Whole lines of thought get dropped when Black women walk away from physics and aren’t there to advocate for their contributions. This, of course, is true about anyone who leaves the field. But given the severe under-representation of Black women in physics – and also the unique barriers presented by misogynoir – it’s clear that race and gender shape scientific outcomes.

Building links

Through my other interests in Black feminist science, technology and society studies, I came across the Cite Black Women Collective, which encourages researchers to cite Black women’s work in their scholarship. Would it be possible, I wondered, for me to encourage people to cite Black women in physics? Thanks in part to a grant from the Foundational Questions Institute, in 2021 I hired two undergraduate research assistants – Sabrina Brown and Tessa Cole – to build a bibliography of all the publications by Black women and gender minorities with PhDs in particle physics, cosmology and astrophysics. Brown had expertise in information science while Cole has a background in engineering. Together they compiled entries for every single person on the AAWIP list – going beyond their original mandate.

In December 2022 I unveiled the Cite Black Women+ in Physics Bibliography. It connects to a Zotero database with more than 4000 entries of papers authored and co-authored by US-based or rooted Black women and gender-expansive people in the 50 years since 1972. That was the year when Willie Hobbs Moore became the first Black woman in the US to earn a PhD in physics. This public resource is a first-of-its-kind bibliography of papers by a marginalized community of scientists. Hopefully it won’t be the last.

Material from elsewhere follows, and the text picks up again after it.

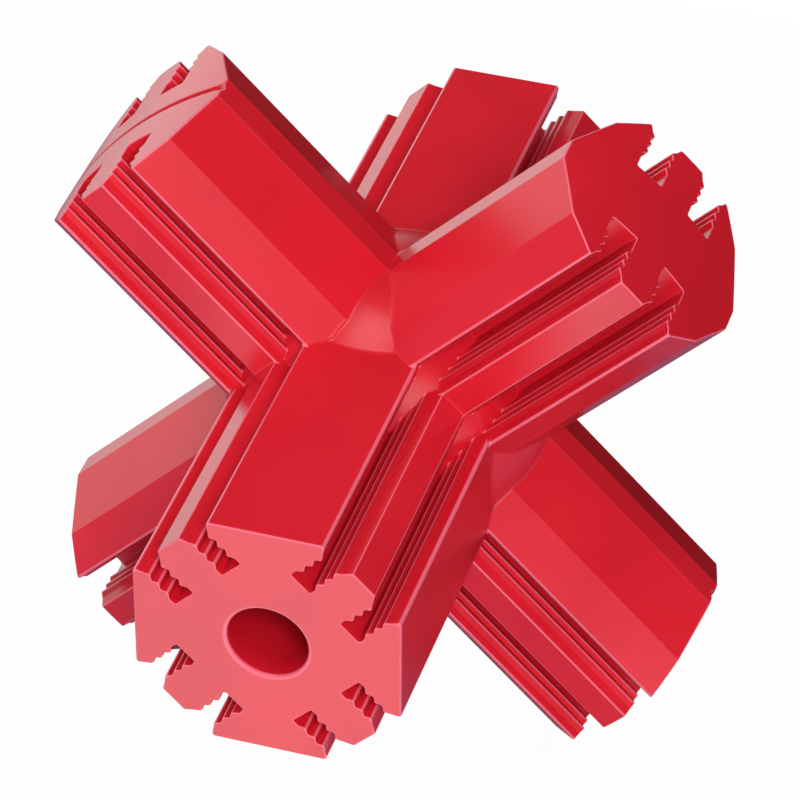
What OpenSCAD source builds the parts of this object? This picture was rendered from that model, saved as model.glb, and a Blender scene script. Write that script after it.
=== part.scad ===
// Rubber jack for chewing: a ball hub with six grooved arms on three square axes.
// It stands on three arms: the front one, and the lower left and lower right ones.

/* [Overall] */
// Reach of the four side arms, from the hub centre to the crown of the end
side_reach = 57; // [50:0.5:66]
// Reach of the front and back arms, from the hub centre to the flat end
long_reach = 59; // [52:0.5:68]
// Diameter of the ball hub
hub_d = 50; // [46:0.5:54]

/* [Front and back arms] */
// Distance from the arm's axis to its four wide faces
wide_face = 19.8; // [19:0.1:21]
// Distance from the arm's axis to its four narrow faces
narrow_face = 20.3; // [19:0.1:21]
// Half the thickness of the rib between two grooves
long_rib = 3.1; // [2.5:0.1:3.6]
// Width of a groove
long_groove_w = 3.9; // [3.2:0.1:4.4]
// Distance from the arm's axis to the floor of a groove
long_floor = 12.2; // [10:0.1:14]
// Widening at each side of a groove's mouth
long_flare = 0.85; // [0.2:0.05:1]
// Height of the teeth on the groove's walls
long_tooth = 0.6; // [0.2:0.05:0.9]

/* [Side arms] */
// Distance from the arm's axis to the narrow facet at its widest
side_half_w = 17.6; // [16:0.1:18.4]
// Half the width of that narrow facet
facet_half = 2.2; // [1:0.1:4]
// Knee between the two slanted facets, across the arm
knee_x = 13.1; // [12:0.1:14]
// Knee between the two slanted facets, along the front to back line
knee_y = 11.6; // [10:0.1:13]
// Distance from the arm's axis to the outer face of its ribs
side_half_d = 16.8; // [15:0.1:18]
// Half the thickness of the rib between two grooves
side_rib = 2.9; // [2.2:0.1:3.4]
// Width of a groove
side_groove_w = 4.7; // [4:0.1:5]
// Distance from the arm's axis to the floor of a groove
side_floor = 6.6; // [5:0.1:9]
// Widening at each side of a groove's mouth
side_flare = 0.6; // [0.2:0.05:0.9]
// Height of the teeth on the groove's walls
side_tooth = 0.6; // [0.2:0.05:0.9]

/* [Teeth] */
// Number of teeth on each wall of a groove
teeth = 3; // [1:1:3]
// Distance from one tooth to the next
tooth_pitch = 1.85; // [1.2:0.05:2]

/* [Bore] */
// Diameter of the hole in the end of the front arm
bore_d = 12; // [8:0.5:16]
// Depth of that hole
bore_depth = 30; // [10:1:33]
// Radius that rounds the hole's mouth
bore_round = 0.7; // [0.2:0.1:1.5]

/* [Mould line] */
// Width of the mould line across the upper left and lower right ends
seam_w = 0.9; // [0.3:0.1:1.5]
// Depth of the mould line
seam_depth = 0.4; // [0.1:0.05:0.8]

/* [Hidden] */
$fn = 96;

rubber_red = [0.83, 0.10, 0.14];
spare = 5;                     // length by which a cutter passes the face it cuts
hub_r = hub_d / 2;
bore_r = bore_d / 2;
// Depth of a mouth's flare, which ends where the outermost tooth starts
flare_depth = 1.4;
// The corner where a wide face meets a narrow one, measured along the narrow one
wide_corner = wide_face * sqrt(2) - narrow_face;
// The corner beside a groove's mouth on a side arm
mouth_x = side_rib + side_groove_w + side_flare;
// Heights above the hub's centre at which the arms start. The side arms stay just clear of each
// other, so that the ball's surface runs on between them.
side_seat = side_half_w + 0.4;
long_seat = side_half_d;

// Resting lean. The front arm stands on the lower edge of its end, and each lower side
// arm on the front corner beside a groove's mouth, so these are at one height.
side_foot = (sqrt(side_reach * side_reach - mouth_x * mouth_x) + mouth_x) / sqrt(2);
lean = atan2(side_foot - wide_face, long_reach - side_half_d);
hub_height = long_reach * sin(lean) + wide_face * cos(lean);

// A wall's teeth, from the inside of the groove outwards: way is 1 where they point to +x
function wall_teeth(x, top, height, way) = [
    for (i = [teeth - 1:-1:0])
        each [[x, top - (i + 1) * tooth_pitch], [x + way * height, top - (i + 0.5) * tooth_pitch],
              [x, top - i * tooth_pitch]]
];
function reversed(list) = [for (i = [len(list) - 1:-1:0]) list[i]];

// One groove beside the rib on +y, open towards +y
module groove(rib, width, floor_y, mouth_y, flare, tooth) {
    near = rib;
    far = rib + width;
    top = mouth_y - flare_depth;
    polygon(concat(
        [[far, floor_y], [near, floor_y]],
        wall_teeth(near, top, tooth, 1),
        [[near - flare, mouth_y], [near - flare, mouth_y + spare],
         [far + flare + spare, mouth_y + spare], [far + flare, mouth_y]],
        reversed(wall_teeth(far, top, tooth, -1))));
}

// The pair of grooves beside one rib
module groove_pair(rib, width, floor_y, mouth_y, flare, tooth)
    for (side = [0, 1]) mirror([side, 0])
        groove(rib, width, floor_y, mouth_y, flare, tooth);

// Section of the front and back arms: an octagon with a rib between two grooves
// in the middle of each narrow face
module long_section() difference() {
    polygon([for (turn = [0:3], end = [1, -1])
        let (a = 90 * turn, x = narrow_face, y = -end * wide_corner)
            [x * cos(a) - y * sin(a), x * sin(a) + y * cos(a)]]);
    for (turn = [0:3]) rotate(90 * turn)
        groove_pair(long_rib, long_groove_w, long_floor, narrow_face, long_flare, long_tooth);
}

// Section of the side arms: ten facets, with the ribs and grooves at front and back
module side_section() difference() {
    polygon([for (q = [[1, 1], [-1, 1], [-1, -1], [1, -1]])
        let (points = [[side_half_w, facet_half], [knee_x, knee_y], [mouth_x, side_half_d]],
             run = q.x * q.y > 0 ? points : reversed(points))
            each [for (p = run) [q.x * p.x, q.y * p.y]]]);
    for (turn = [0, 1]) rotate(180 * turn)
        groove_pair(side_rib, side_groove_w, side_floor, side_half_d, side_flare, side_tooth);
}

module bore_cut() rotate_extrude() {
    translate([0, long_reach - bore_depth]) square([bore_r, bore_depth + spare]);
    difference() {
        translate([0, long_reach - bore_round]) square([bore_r + bore_round, bore_round + spare]);
        translate([bore_r + bore_round, long_reach - bore_round]) circle(bore_round);
    }
}

// A front or back arm along +z, from its flat seat, with its ribs towards the side arms
module long_arm(bored) difference() {
    translate([0, 0, long_seat]) linear_extrude(long_reach - long_seat) rotate(45) long_section();
    if (bored) bore_cut();
}

// A side arm along +z, from its flat seat, with its grooves facing -y and +y. Its end is
// part of a cylinder round the front to back axis.
module side_arm(seam) difference() {
    intersection() {
        translate([0, 0, side_seat]) linear_extrude(side_reach) side_section();
        rotate([90, 0, 0]) cylinder(r = side_reach, h = 2 * side_reach, center = true);
    }
    if (seam) rotate([90, 0, 0]) difference() {
        cylinder(r = side_reach + spare, h = seam_w, center = true);
        cylinder(r = side_reach - seam_depth, h = seam_w + 1, center = true);
    }
}

// The four shoulders that carry the long arms' wide faces down to the ball, along +z
module shoulders() for (turn = [0:3]) rotate(90 * turn + 45)
    linear_extrude(2 * long_seat, center = true) intersection() {
        translate([0, -side_reach]) square([wide_face, 2 * side_reach]);
        rotate(-45) translate([mouth_x, mouth_x]) square(side_reach);
    }

// The ball, let in for the six arms, so that it shows between them and in their grooves
module ball() difference() {
    union() {
        sphere(hub_r);
        rotate([90, 0, 0]) rotate(45) shoulders();
    }
    for (turn = [90, -90]) rotate([turn, 0, 0]) long_arm(false);
    for (turn = [45:90:315]) rotate([0, turn, 0]) side_arm(false);
}

// Stands the toy on its three lower arms, with the hub's centre above the origin
module stand() translate([0, 0, hub_height]) rotate([lean, 0, 0]) children();

module hub() color(rubber_red) stand() ball();
module front_arm() color(rubber_red) stand() rotate([90, 0, 0]) long_arm(true);
module back_arm() color(rubber_red) stand() rotate([-90, 0, 0]) long_arm(false);
module upper_left_arm() color(rubber_red) stand() rotate([0, -45, 0]) side_arm(true);
module upper_right_arm() color(rubber_red) stand() rotate([0, 45, 0]) side_arm(false);
module lower_left_arm() color(rubber_red) stand() rotate([0, -135, 0]) side_arm(false);
module lower_right_arm() color(rubber_red) stand() rotate([0, 135, 0]) side_arm(true);

hub();
front_arm();
back_arm();
upper_left_arm();
upper_right_arm();
lower_left_arm();
lower_right_arm();
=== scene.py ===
"""Looks of the rubber jack: a ball hub and six grooved arms, with every edge rounded as moulded rubber is.

Each arm is a section outline, with rounded corners and teeth, carried along the arm's axis from its seat
on the hub to its end. Lengths are in millimetres up to the last step, which writes metres.
"""

import logging
import math
from dataclasses import dataclass, field
from enum import Enum
from typing import Iterator

import bpy
import numpy as np
from mathutils import Matrix, Vector, geometry


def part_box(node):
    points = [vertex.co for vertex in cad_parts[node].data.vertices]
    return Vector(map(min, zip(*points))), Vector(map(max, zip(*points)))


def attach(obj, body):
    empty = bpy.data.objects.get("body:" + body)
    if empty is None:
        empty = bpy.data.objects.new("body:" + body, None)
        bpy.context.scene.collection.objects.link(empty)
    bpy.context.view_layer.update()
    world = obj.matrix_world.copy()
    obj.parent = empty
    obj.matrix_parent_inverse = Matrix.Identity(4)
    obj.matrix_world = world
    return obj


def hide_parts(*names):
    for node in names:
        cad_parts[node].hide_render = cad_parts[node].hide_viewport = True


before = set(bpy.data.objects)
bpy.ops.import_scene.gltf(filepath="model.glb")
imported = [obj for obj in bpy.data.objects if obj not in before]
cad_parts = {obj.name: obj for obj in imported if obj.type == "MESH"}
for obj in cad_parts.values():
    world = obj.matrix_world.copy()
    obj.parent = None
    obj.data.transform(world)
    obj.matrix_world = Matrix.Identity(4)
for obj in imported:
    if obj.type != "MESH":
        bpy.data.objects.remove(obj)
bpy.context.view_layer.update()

MM = 0.001
BODY = "root"
# name of the vertex bend that sets where the rubber gets painted highlight and painted shade
PAINTED_LIGHT_BEND = "bend"
WHITE = (1.0, 1.0, 1.0, 1.0)
LOG = logging.getLogger("rubber_jack")

Array = np.ndarray


class End(Enum):
    """How an arm ends."""

    PLAIN = "plain"
    BORED = "with a blind hole"
    PARTED = "with the mould line"


def unit(vectors: Array) -> Array:
    """Scales each vector along the last axis to length one."""
    return vectors / np.linalg.norm(vectors, axis=-1, keepdims=True)


def turned(vectors: Array, angle: Array) -> Array:
    """Turns plane vectors counterclockwise by an angle.

    Args:
        vectors: plane vectors, two numbers along the last axis.
        angle: the angle in radians, one per vector.

    Returns:
        The turned vectors.
    """
    cos, sin = np.cos(angle), np.sin(angle)
    x, y = vectors[..., 0], vectors[..., 1]
    return np.stack([x * cos - y * sin, x * sin + y * cos], axis=-1)


@dataclass(frozen=True)
class Corner:
    """One corner of a section, with the rounds that start there.

    Attributes:
        x: place across the section.
        y: place along the section's second axis.
        radius: radius that rounds the corner in the section.
        edge: radius of the edge between the wall here and the arm's end face.
        root: radius of the fillet between the wall here and what the arm stands on.
    """

    x: float
    y: float
    radius: float
    edge: float
    root: float


@dataclass(frozen=True)
class Outline:
    """A closed counterclockwise section outline.

    Attributes:
        points: places on the outline, n by 2.
        normals: outward unit normals, n by 2.
        edge: end edge radius at each point.
        root: root fillet radius at each point.
        bend: 1 in the middle of a sharp convex corner's arc, less in a blunt one's, the same below 0 in
        a concave one's, and 0 on the straights. It sets where highlight and shade are painted.
    """

    points: Array
    normals: Array
    edge: Array
    root: Array
    bend: Array

    @staticmethod
    def rounded(corners: list[Corner], arc_steps: int = 4, longest: float = 1.1) -> "Outline":
        """Rounds the corners of a polygon and divides its straight stretches.

        A corner's arc is tangent to both of its sides. Its centre lies on the corner's bisector, at the
        radius over the cosine of half the turn, inside at a convex corner and outside at a concave one.
        The outward normal turns evenly from one side's to the next side's along the arc.

        Args:
            corners: the polygon, counterclockwise.
            arc_steps: number of chords in each corner's arc.
            longest: longest chord on a straight stretch.

        Returns:
            The rounded outline.
        """
        place = np.array([(c.x, c.y) for c in corners])
        values = np.array([(c.edge, c.root) for c in corners])
        ahead = np.roll(place, -1, axis=0) - place
        length = np.linalg.norm(ahead, axis=1)
        leaving = unit(ahead)
        arriving = np.roll(leaving, 1, axis=0)
        turn = np.arctan2(arriving[:, 0] * leaving[:, 1] - arriving[:, 1] * leaving[:, 0],
                          np.sum(arriving * leaving, axis=1))
        room = 0.49 * np.minimum(length, np.roll(length, 1))
        radius = np.minimum([c.radius for c in corners], room / np.tan(np.abs(turn) / 2))
        side = np.sign(turn)
        first_normal = np.stack([arriving[:, 1], -arriving[:, 0]], axis=1)
        bisector = turned(first_normal, turn / 2)
        centre = place - (side * radius / np.cos(turn / 2))[:, None] * bisector
        share = np.linspace(0, 1, arc_steps + 1)
        arc_normals = turned(np.repeat(first_normal[:, None], arc_steps + 1, axis=1), turn[:, None] * share)
        arcs = centre[:, None] + (side * radius)[:, None, None] * arc_normals
        swell = np.minimum(1, 1.5 * np.sin(np.pi * share))
        sharp = side * np.minimum(1, np.abs(turn) / 1.2) ** 2
        points, normals, rounds, bends = [], [], [], []
        for i, after in enumerate(np.roll(np.arange(len(corners)), -1)):
            points.append(arcs[i])
            normals.append(arc_normals[i])
            rounds.append(np.repeat(values[i][None], arc_steps + 1, axis=0))
            bends.append(sharp[i] * swell)
            gap = float(np.linalg.norm(arcs[after, 0] - arcs[i, -1]))
            inner = np.linspace(0, 1, max(1, math.ceil(gap / longest)) + 1)[1:-1, None]
            points.append(arcs[i, -1] + inner * (arcs[after, 0] - arcs[i, -1]))
            normals.append(np.repeat(arc_normals[i, -1][None], len(inner), axis=0))
            rounds.append(values[i] + inner * (values[after] - values[i]))
            bends.append(np.zeros(len(inner)))
        edge, root = np.concatenate(rounds).T
        return Outline(np.concatenate(points), np.concatenate(normals), edge, root, np.concatenate(bends))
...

It’s not perfect. I had to update it almost immediately for someone we did not previously know about. This isn’t a knock against AAWIP – it’s important to recognize how complex a task maintaining the AAWIP list is. Indeed, the AAWIP runs on donations and is not fiscally backed by any of our major professional societies, such as the American Physical Society or the American Institute of Physics.

Until the AAWIP came along, no organization provided systematic support for Black women and gender-expansive folk. After I began it as a solo project, the AAWIP took over maintaining a Facebook group for Black women and gender minorities in physics and astronomy. The organization also provides fiscal support for community members in crisis, to attend conferences, and to organize social gatherings at conferences.

I have been asked whether it is possible to replicate this effort in other countries, such as the UK or elsewhere in Europe. While I can’t make recommendations about how to do so, what I can say is that in the US we have been forced to do this work ourselves and with insufficient resources. Others shouldn’t have to make the same mistake.